Task: Although I was already managing a full load of accounts, I was assigned this new client as well. I knew the stakes were high and if we lost this deal, then we wouldn’t hit our quarterly goal.
Action: I first took some measures to destress. Then I carefully evaluated and restructured my task list to make sure I could manage all my duties. Because of this, I was able to make myself completely available to the client and I also sacrificed some evenings and weekends to take calls until the project was delivered.
Result: The client was so impressed with my dedication, they immediately signed an annual contract that netted our company $5 million.”
Tell me about a mistake you’ve made. How did you handle it?
Situation: “I was working as an intern for an events company, and I was responsible for ordering the floral arrangements for a private event hosted by a high profile client. Unfortunately, I mixed up the information from another event, and the flowers were delivered to the wrong venue on the other side of town.
Task: I took this very seriously and knew I needed to find a solution quickly as we were working on a tight deadline.
Action: After considering a few different ways to resolve the issue. I admitted my mistake to my boss, informed them of my plan and why I thought it was the best course of action. I took an early lunch break, drove to the other venue, picked up the flowers and delivered them to the appropriate venue an hour before the event.
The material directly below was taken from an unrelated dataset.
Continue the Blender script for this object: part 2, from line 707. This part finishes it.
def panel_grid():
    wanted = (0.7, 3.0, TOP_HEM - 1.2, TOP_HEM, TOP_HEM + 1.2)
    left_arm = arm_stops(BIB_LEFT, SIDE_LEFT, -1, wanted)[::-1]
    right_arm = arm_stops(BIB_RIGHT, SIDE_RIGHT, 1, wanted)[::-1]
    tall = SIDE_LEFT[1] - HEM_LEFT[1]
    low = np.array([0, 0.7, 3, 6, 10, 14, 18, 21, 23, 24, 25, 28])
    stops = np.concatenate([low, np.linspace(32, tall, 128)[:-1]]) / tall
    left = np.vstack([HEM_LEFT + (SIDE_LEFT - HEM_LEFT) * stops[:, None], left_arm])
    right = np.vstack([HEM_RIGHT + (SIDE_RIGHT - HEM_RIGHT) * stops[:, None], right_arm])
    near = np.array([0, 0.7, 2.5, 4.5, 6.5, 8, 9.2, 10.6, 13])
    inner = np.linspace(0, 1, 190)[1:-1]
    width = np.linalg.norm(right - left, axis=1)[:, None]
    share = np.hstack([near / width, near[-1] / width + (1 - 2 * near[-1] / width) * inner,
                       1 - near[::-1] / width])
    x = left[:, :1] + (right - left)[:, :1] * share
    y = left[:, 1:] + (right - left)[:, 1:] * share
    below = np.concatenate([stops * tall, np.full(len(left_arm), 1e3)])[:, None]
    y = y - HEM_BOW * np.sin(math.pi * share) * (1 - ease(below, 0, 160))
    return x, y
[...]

Result: The client never knew about my mix-up, and my boss was very grateful.”
When it comes to behavioral interviews, the STAR response technique will help you craft responses that are compelling and succinct while thoroughly answering the interviewer’s question. Just make sure your answers are honest and share only positive outcomes.
Consider writing your stories down and practice saying them out loud, editing to make them short and clear where necessary. While questions may vary, having at least three to five experiences to draw from will ensure you’re able to deliver a confident response no matter what the interviewer asks.